───── Source material

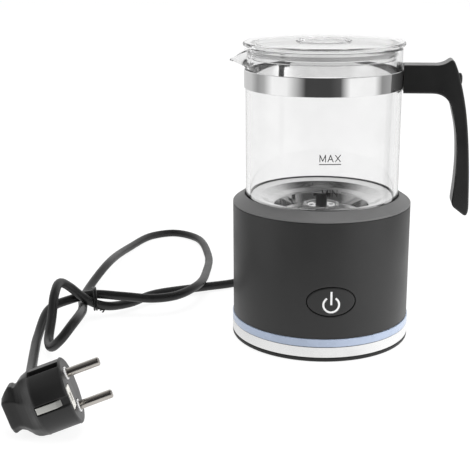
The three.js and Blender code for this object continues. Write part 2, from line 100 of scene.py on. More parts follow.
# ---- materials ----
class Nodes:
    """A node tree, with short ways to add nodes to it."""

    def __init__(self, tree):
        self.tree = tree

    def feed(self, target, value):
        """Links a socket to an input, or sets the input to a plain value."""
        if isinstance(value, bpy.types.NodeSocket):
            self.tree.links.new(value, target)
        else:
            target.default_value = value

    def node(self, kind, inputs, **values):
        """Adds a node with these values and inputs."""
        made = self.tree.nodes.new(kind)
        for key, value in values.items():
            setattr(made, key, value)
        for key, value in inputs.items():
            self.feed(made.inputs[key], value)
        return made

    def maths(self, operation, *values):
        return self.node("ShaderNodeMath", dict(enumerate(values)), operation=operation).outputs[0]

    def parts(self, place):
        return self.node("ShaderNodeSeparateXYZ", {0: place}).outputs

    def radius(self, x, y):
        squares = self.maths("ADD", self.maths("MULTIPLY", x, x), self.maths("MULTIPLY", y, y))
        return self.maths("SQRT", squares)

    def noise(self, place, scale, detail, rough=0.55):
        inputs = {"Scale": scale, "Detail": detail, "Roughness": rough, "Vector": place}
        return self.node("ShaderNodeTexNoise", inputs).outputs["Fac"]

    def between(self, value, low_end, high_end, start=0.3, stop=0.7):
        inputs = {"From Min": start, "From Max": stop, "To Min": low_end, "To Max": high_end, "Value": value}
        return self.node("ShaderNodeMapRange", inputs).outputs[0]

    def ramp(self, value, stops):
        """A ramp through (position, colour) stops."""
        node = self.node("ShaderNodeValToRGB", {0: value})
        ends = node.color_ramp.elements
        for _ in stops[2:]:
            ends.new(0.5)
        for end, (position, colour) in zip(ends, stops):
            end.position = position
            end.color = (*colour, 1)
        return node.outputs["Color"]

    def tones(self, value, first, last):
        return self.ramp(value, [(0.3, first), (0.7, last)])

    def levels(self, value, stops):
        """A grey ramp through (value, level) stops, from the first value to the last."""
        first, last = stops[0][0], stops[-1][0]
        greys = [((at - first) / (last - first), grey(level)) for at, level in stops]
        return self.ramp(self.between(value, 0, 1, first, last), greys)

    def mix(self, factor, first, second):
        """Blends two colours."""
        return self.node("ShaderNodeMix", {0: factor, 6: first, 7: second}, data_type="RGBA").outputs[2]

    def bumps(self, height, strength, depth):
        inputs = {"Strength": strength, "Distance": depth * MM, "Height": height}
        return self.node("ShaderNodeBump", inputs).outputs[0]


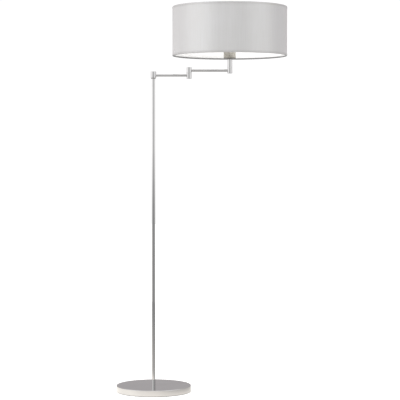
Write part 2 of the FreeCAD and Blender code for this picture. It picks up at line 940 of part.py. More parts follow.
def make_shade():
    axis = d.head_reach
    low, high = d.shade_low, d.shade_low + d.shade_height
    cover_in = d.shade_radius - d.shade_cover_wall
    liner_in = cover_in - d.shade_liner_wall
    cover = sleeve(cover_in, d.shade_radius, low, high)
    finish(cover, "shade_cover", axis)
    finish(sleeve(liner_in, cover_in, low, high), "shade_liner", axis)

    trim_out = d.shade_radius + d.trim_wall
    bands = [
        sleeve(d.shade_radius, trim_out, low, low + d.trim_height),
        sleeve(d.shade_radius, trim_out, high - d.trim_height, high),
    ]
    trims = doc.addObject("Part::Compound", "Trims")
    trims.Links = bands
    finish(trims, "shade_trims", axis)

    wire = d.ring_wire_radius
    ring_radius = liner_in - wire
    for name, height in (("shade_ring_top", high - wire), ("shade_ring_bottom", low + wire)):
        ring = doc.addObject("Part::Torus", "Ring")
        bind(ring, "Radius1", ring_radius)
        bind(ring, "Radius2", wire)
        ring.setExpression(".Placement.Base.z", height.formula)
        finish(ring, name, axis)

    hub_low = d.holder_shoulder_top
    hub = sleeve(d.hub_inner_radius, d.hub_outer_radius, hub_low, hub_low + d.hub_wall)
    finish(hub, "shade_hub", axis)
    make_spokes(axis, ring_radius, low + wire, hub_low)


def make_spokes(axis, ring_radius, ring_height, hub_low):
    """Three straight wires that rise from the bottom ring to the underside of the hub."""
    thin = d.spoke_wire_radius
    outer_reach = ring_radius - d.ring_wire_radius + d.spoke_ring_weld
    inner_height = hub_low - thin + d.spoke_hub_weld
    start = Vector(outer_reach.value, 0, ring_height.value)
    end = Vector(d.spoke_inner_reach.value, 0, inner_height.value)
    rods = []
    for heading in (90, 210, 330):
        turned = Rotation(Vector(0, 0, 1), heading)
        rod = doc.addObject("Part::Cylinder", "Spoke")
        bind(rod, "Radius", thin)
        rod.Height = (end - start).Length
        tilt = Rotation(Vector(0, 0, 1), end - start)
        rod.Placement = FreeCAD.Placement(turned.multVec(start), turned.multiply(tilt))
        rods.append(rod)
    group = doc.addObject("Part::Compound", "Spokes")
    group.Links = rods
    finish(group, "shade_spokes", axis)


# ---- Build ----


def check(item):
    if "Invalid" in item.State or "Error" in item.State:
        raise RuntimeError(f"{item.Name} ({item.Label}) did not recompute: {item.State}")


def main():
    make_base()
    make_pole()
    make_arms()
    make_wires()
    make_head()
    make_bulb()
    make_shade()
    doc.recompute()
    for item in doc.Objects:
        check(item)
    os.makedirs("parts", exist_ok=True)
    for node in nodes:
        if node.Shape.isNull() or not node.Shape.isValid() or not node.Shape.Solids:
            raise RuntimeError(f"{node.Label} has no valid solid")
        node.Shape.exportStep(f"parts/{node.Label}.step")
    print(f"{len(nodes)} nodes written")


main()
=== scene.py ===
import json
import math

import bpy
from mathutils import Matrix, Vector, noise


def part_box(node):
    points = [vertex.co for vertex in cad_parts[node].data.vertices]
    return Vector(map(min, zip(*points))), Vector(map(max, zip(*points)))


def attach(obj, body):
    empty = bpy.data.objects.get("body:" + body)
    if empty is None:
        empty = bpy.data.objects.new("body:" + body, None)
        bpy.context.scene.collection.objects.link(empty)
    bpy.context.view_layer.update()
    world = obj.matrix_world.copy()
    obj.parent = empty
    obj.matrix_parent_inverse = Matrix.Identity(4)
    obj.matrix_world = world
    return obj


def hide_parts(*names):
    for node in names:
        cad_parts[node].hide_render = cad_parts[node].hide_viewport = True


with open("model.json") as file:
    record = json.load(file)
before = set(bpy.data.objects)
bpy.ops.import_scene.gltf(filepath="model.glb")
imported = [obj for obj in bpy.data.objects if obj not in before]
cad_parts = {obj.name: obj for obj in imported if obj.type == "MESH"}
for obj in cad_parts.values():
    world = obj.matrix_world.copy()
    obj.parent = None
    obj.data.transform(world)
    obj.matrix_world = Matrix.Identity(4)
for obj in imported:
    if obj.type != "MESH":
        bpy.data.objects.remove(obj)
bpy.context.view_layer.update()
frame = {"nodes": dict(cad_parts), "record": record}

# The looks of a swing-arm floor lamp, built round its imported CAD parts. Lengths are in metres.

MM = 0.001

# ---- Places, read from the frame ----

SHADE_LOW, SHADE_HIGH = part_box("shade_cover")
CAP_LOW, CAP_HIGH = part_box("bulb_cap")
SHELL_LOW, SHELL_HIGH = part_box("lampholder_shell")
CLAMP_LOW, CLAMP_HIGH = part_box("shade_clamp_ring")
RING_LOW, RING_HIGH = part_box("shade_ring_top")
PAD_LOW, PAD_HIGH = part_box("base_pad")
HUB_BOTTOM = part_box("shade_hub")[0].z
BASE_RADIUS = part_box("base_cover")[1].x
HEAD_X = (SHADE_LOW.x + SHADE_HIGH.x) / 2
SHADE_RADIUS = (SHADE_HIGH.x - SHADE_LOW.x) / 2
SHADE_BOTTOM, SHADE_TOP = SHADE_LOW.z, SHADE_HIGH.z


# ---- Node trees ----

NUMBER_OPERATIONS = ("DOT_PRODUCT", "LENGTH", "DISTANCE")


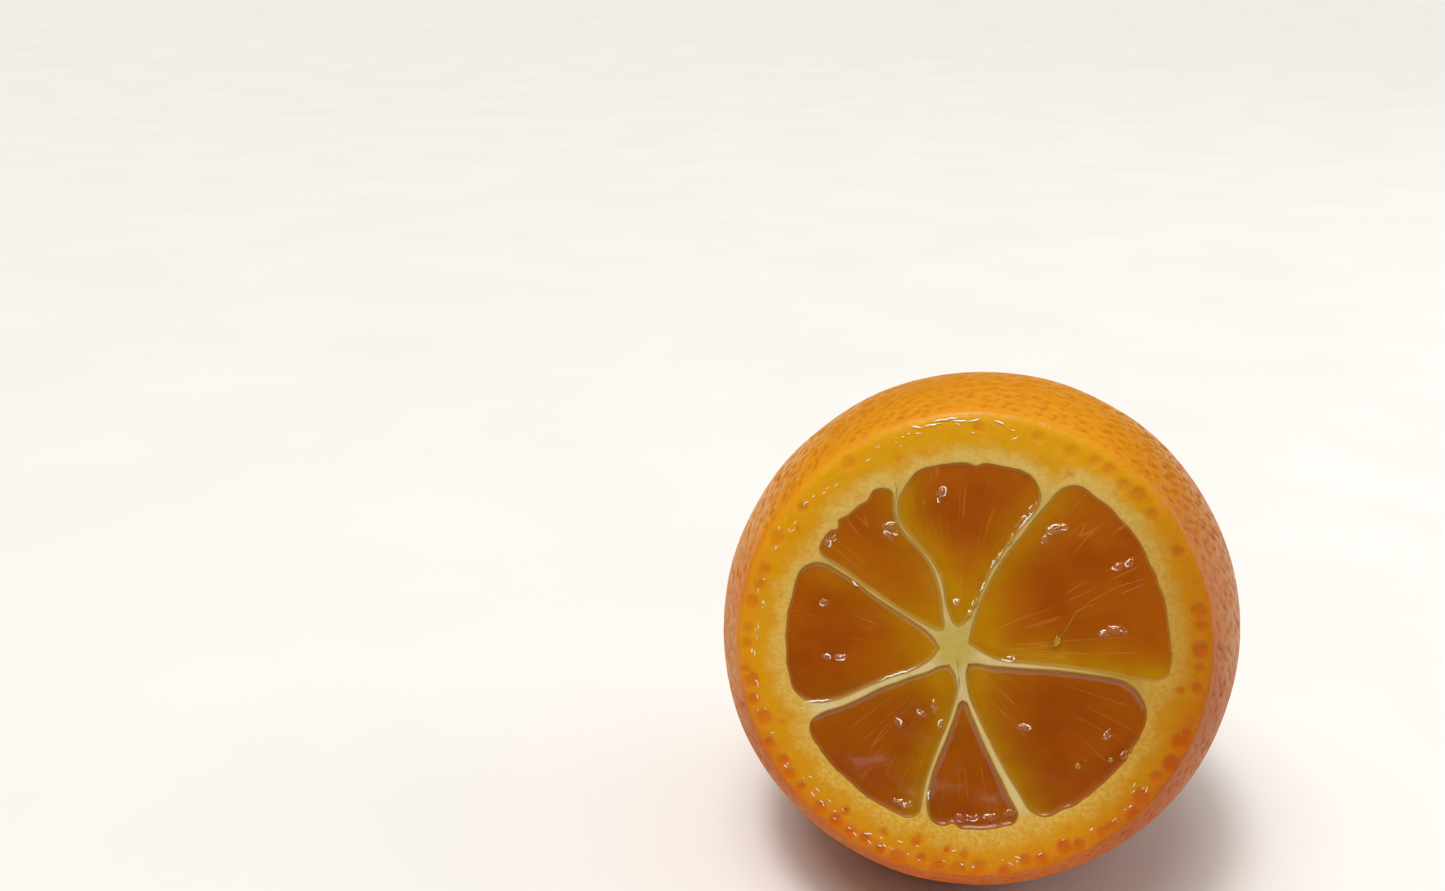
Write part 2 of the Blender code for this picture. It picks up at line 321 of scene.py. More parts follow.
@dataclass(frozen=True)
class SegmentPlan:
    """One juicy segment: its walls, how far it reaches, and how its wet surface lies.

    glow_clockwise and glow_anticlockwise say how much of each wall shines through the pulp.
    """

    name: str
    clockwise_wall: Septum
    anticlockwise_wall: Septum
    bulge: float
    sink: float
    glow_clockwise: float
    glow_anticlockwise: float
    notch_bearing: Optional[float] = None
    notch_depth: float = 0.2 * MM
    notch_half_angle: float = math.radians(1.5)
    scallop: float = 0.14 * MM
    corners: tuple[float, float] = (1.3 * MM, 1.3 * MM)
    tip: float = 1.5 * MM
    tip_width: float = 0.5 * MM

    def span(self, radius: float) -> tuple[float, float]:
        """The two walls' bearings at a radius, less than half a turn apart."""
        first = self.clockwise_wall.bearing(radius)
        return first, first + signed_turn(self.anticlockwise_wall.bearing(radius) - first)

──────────

- **What to do**
Check the data for the word "model" and pull out the lines that have it.

- **Written solution**
with open("model.json") as file:
bpy.ops.import_scene.gltf(filepath="model.glb")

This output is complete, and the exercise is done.